Goopy Paltrow Is Really “Psyched” That Martha Stewart Sees Her As Competition

October 8, 2014 / Posted by:

Because I want to post this Mona Lisa of GIFS as much as possible, this is what Martha Stewart did to Goopy Paltrow a few weeks ago:


The Grand Dame of Verbal Shade and the self-proclaimed inventor of lifestyle’n basically pulled some “Stay in your lane, bitch” shit on Goopy Paltrow when she was asked what she thinks of Goopy trying to be the new her. Martha wrapped her prison bitch grip around the mop of straw on Goopy’s head, dragged her to a chair and pushed her bony ass into it by saying, “She just needs to be quiet. She’s a movie star. If she were confident in her acting, she wouldn’t be trying to be Martha Stewart.

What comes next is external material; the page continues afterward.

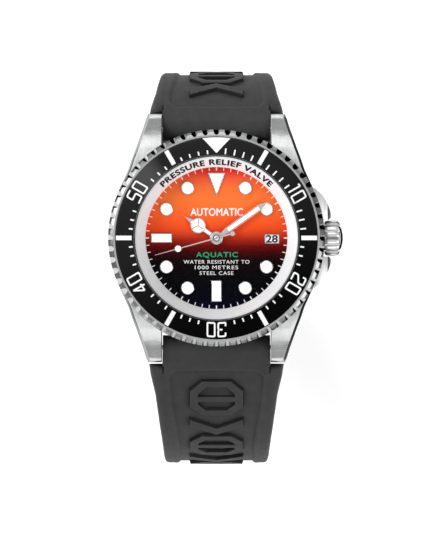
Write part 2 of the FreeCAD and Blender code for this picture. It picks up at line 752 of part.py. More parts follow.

At the Fortune’s Most Powerful Women Summit in Laguna Niguel, CA last night, Goopy (Side note: If you’re wondering who the other Most Powerful Women were, they were all Goopy, because she’s EVERY woman. Duh.) was asked what she thinks about getting verbally shanked by Martha. Goopy cackled away and in so many words said: “I’m rare, organic, free-trade rubber made from a rubber tree in a high, desolate part of Mount Cameroon that is only accessible by a hot air balloon and she is a dusty bottle of off-brand Elmer’s glue sitting in the back of a dark shelf in a Dollar Tree in Poughkeepsie.” Goopy dribbled out this mixture of sarcasm and self-depreciation:

“First of all, no one has ever said anything bad about me before, so I’m shocked and devastated. I’ll try to recover.

If I’m really honest, I’m so psyched that she sees us as competition. I’m so psyched. I really am.

I think that when anybody criticizes anyone, um, it’s revealing more about where they are in time and space as opposed to where you are in time and space. I think generally we tend to lash out if we’re in a, you know, it’s usually a reflection of something else. At this point in my life I don’t take it personally. I see it as a projection. And if there’s ever anything that sticks then I know, ‘Oh, I’m holding this judgment against myself and I need to look at that.’ And you know sometimes I learn good things from criticism.”

GOOP, please. Martha doesn’t see Goopy as her competition. She sees Goopy as a piece of lint for her to flick off of her sweater. I never thought that Goopy wanted to be the next Martha Stewart. That’s below her. Anybody who can get approved for a layaway account can buy Martha’s mass-produced peasant products, but when you try to buy an opulent creation from GOOP using a credit card that isn’t a black card, you get the note, “DENIED. Go back to Macy’s, you poor!” But I still hope Martha slaps Goopy back and I hope it leads to them wrestling it out in a giant porcelain bedroom bath tub full of Argan oil. While they’re battling it out, the only lifestyle queen I worship, Drunk Ass Sandra Lee, will stumble over to a throne made of empty Yellow Tail wine bottles and collect her crown. Because she is the real lifestyle queen of the blondes.

Martha’s motto is: “It’s a good thing.” Goopy’s motto is: “It’s a better thing. Blake NotSoLively’s motto is: “It’s a twee thing.” But Drunk Ass Sandra Lee has the best motto of all: “It’s a *buuuuuuurp* thing.